┌──
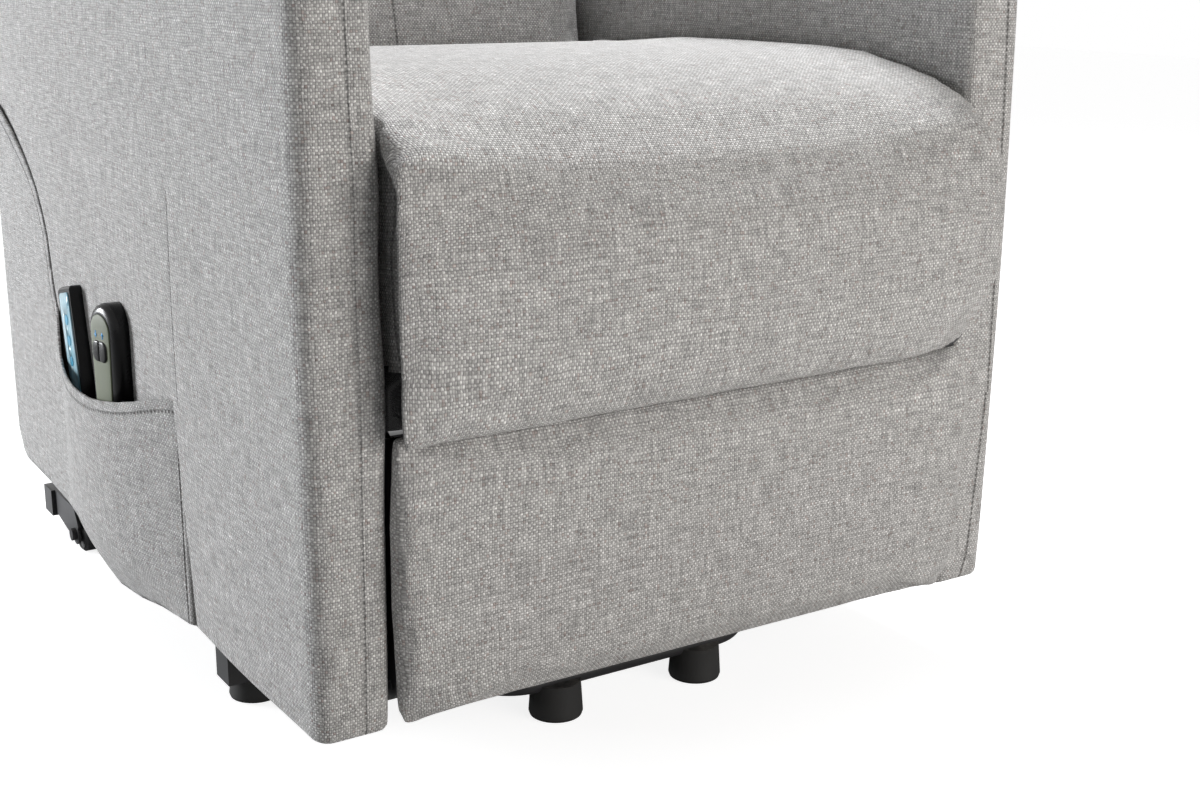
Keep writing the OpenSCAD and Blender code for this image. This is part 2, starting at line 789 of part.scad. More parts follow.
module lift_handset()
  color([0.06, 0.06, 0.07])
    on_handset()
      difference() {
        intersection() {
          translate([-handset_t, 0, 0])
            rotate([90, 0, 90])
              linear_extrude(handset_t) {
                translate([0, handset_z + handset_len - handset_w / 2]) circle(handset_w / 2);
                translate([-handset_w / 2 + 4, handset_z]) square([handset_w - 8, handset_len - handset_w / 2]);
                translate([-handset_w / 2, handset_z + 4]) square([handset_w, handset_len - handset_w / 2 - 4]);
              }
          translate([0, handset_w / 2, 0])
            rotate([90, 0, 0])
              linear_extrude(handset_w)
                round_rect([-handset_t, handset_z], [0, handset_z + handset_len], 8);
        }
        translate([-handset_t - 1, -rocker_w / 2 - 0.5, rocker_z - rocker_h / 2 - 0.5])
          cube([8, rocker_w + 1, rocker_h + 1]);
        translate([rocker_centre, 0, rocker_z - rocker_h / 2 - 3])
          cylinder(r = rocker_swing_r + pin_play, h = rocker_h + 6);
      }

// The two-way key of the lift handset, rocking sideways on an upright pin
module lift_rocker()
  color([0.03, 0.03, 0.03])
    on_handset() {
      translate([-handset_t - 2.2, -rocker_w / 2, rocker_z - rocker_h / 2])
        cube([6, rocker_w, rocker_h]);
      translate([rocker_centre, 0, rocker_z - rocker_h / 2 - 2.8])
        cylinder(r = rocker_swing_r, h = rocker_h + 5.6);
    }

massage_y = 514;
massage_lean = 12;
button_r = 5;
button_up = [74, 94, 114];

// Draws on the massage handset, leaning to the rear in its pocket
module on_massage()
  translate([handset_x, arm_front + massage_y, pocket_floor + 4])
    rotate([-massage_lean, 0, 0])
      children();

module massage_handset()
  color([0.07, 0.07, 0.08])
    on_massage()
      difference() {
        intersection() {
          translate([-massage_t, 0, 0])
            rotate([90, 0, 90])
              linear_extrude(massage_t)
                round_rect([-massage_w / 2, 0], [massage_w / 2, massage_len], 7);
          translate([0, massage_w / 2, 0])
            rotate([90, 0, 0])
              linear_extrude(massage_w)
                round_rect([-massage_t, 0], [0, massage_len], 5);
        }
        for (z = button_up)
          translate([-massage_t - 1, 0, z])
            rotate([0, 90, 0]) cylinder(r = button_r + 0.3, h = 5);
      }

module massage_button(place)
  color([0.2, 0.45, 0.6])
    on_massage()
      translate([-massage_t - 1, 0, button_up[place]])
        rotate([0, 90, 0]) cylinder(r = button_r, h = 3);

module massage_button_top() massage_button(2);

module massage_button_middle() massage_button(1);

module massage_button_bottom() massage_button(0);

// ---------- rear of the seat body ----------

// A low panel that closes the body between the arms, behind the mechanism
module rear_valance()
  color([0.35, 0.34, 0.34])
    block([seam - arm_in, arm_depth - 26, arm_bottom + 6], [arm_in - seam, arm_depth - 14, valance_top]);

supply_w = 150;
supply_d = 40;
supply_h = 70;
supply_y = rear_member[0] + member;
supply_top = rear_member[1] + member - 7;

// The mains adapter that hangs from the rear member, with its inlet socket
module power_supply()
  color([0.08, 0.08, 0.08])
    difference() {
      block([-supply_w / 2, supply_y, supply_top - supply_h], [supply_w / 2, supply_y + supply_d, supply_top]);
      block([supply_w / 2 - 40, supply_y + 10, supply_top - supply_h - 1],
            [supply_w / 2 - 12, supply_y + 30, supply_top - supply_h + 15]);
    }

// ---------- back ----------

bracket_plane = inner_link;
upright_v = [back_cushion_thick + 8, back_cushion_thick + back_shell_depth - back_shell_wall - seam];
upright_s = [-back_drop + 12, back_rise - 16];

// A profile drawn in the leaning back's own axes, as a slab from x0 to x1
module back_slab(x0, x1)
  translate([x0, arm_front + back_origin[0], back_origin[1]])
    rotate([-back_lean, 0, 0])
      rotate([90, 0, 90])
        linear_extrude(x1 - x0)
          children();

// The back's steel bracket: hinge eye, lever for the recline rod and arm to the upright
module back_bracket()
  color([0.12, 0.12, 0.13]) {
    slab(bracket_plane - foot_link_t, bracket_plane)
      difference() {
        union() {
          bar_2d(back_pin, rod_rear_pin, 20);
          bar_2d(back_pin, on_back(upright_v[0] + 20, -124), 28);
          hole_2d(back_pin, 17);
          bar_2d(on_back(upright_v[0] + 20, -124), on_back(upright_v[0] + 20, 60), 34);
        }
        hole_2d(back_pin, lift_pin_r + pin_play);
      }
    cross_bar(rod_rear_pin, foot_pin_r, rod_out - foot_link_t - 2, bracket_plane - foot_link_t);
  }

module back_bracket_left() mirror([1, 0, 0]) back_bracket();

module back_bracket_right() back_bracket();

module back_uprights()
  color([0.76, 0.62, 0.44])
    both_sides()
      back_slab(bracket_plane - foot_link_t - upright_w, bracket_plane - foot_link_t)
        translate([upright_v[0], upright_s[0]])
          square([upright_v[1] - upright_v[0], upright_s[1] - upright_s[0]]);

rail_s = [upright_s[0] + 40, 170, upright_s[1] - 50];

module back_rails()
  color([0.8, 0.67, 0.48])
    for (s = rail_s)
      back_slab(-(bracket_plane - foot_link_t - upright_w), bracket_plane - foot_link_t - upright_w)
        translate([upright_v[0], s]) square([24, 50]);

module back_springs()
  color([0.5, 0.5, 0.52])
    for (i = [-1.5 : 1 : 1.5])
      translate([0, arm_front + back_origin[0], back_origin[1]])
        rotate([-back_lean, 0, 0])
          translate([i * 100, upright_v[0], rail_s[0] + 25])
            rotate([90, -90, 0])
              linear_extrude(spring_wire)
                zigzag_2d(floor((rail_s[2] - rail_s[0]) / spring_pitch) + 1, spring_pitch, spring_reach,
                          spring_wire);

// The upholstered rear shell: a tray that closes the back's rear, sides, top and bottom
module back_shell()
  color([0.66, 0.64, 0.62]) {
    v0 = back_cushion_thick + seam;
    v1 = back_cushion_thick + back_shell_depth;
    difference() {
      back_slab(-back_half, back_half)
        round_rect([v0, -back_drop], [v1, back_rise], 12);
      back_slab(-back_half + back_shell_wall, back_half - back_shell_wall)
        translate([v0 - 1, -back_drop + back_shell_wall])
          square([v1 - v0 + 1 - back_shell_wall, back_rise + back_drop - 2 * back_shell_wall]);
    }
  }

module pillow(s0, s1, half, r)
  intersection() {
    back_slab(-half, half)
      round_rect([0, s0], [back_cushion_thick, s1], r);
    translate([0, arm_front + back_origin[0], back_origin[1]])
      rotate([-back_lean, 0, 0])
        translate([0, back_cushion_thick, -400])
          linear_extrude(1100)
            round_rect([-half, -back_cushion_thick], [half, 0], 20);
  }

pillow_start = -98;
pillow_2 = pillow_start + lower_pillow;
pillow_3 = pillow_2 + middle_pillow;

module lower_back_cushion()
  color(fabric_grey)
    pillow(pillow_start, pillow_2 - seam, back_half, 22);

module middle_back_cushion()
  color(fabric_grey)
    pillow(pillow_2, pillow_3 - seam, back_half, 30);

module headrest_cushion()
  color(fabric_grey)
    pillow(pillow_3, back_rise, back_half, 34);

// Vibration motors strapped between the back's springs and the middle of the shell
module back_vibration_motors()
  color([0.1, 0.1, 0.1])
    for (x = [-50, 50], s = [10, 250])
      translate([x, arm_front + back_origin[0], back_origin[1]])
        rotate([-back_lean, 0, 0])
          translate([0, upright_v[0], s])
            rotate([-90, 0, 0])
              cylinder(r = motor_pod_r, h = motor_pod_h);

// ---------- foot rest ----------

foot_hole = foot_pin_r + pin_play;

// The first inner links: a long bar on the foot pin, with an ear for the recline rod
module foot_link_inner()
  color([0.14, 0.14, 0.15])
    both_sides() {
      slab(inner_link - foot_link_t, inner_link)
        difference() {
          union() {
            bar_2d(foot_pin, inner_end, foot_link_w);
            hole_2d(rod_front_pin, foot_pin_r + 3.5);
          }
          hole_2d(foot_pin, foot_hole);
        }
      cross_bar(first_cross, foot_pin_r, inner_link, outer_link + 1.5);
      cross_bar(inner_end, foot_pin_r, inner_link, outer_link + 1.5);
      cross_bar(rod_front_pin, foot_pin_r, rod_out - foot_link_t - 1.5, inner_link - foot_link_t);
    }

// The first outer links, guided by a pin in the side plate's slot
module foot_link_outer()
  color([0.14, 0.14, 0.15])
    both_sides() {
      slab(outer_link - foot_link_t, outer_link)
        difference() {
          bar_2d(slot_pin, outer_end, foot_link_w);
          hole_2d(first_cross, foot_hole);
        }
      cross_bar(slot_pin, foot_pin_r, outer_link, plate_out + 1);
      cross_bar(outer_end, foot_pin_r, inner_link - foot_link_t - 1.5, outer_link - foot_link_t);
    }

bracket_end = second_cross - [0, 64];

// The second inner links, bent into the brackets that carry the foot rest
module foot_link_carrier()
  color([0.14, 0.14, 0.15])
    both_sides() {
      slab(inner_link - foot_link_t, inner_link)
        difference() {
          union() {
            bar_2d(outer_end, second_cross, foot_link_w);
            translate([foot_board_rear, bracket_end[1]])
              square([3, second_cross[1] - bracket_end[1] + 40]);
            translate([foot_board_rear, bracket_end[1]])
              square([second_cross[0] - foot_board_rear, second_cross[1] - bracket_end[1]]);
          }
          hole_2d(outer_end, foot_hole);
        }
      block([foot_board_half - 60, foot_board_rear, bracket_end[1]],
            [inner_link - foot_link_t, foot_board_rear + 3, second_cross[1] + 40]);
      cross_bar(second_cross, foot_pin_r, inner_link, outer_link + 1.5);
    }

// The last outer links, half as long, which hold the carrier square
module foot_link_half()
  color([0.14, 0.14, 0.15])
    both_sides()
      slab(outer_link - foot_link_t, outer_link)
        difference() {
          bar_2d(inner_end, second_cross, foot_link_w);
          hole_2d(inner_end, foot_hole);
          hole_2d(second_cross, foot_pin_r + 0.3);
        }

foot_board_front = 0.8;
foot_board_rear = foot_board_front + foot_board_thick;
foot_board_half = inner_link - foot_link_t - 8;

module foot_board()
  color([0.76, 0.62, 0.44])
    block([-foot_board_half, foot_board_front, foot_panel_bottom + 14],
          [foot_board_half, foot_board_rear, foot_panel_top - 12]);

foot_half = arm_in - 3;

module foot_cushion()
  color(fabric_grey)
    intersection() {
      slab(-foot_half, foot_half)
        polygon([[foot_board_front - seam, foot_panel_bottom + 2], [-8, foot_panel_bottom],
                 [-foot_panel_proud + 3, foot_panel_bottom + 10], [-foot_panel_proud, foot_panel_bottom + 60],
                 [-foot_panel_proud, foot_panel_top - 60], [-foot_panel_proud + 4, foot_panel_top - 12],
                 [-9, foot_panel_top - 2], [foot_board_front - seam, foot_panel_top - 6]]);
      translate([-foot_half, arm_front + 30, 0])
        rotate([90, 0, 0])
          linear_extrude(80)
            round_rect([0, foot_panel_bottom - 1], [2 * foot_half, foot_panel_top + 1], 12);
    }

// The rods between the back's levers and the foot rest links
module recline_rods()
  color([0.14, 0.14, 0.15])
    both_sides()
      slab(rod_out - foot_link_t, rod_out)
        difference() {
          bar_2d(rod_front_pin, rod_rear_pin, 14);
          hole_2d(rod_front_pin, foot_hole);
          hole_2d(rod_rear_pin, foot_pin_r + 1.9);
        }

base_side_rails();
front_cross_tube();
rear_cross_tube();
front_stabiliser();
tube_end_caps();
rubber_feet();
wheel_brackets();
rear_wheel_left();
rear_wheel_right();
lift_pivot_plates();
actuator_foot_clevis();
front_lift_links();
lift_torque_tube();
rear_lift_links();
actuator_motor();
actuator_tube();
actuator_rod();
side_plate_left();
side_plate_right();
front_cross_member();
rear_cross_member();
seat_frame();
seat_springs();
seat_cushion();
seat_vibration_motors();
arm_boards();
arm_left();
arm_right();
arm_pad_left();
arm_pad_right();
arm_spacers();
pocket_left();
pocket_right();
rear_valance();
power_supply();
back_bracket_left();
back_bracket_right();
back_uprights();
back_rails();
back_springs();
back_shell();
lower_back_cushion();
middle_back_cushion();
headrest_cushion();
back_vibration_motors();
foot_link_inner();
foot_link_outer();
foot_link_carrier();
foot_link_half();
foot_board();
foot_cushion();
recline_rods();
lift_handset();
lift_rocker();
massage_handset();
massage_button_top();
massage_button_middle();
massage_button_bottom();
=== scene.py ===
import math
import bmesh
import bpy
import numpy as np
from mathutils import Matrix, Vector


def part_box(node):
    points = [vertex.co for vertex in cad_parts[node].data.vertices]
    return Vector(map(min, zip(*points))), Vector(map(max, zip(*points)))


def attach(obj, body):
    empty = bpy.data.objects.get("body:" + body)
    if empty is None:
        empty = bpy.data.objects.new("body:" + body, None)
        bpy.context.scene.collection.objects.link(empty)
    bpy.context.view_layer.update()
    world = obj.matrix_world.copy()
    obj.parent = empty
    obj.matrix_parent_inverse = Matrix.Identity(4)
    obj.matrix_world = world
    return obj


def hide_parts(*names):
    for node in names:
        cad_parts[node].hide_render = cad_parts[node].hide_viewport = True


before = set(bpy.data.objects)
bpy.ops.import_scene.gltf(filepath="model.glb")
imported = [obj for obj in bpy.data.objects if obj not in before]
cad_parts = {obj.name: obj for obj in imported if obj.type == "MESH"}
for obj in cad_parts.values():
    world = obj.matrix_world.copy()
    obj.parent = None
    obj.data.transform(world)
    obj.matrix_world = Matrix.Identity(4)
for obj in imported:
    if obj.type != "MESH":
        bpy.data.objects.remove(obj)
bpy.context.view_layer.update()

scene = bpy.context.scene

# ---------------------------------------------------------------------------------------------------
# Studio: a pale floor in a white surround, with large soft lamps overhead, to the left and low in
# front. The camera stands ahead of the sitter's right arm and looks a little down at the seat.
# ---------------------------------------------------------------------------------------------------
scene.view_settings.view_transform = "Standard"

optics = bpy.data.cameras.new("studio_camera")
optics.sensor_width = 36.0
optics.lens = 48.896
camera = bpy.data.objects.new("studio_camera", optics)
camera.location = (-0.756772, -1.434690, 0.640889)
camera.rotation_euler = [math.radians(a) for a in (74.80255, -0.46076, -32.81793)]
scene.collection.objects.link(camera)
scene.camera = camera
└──
What you should do – Begin with the line that has "lower_back_cushion();" in the listing above and end after the line that has "cad_parts[node].hide_render = cad_parts[node].hide_viewport"; output those lines exactly.

The answer –
lower_back_cushion();
middle_back_cushion();
headrest_cushion();
back_vibration_motors();
foot_link_inner();
foot_link_outer();
foot_link_carrier();
foot_link_half();
foot_board();
foot_cushion();
recline_rods();
lift_handset();
lift_rocker();
massage_handset();
massage_button_top();
massage_button_middle();
massage_button_bottom();
=== scene.py ===
import math
import bmesh
import bpy
import numpy as np
from mathutils import Matrix, Vector


def part_box(node):
    points = [vertex.co for vertex in cad_parts[node].data.vertices]
    return Vector(map(min, zip(*points))), Vector(map(max, zip(*points)))


def attach(obj, body):
    empty = bpy.data.objects.get("body:" + body)
    if empty is None:
        empty = bpy.data.objects.new("body:" + body, None)
        bpy.context.scene.collection.objects.link(empty)
    bpy.context.view_layer.update()
    world = obj.matrix_world.copy()
    obj.parent = empty
    obj.matrix_parent_inverse = Matrix.Identity(4)
    obj.matrix_world = world
    return obj


def hide_parts(*names):
    for node in names:
        cad_parts[node].hide_render = cad_parts[node].hide_viewport = True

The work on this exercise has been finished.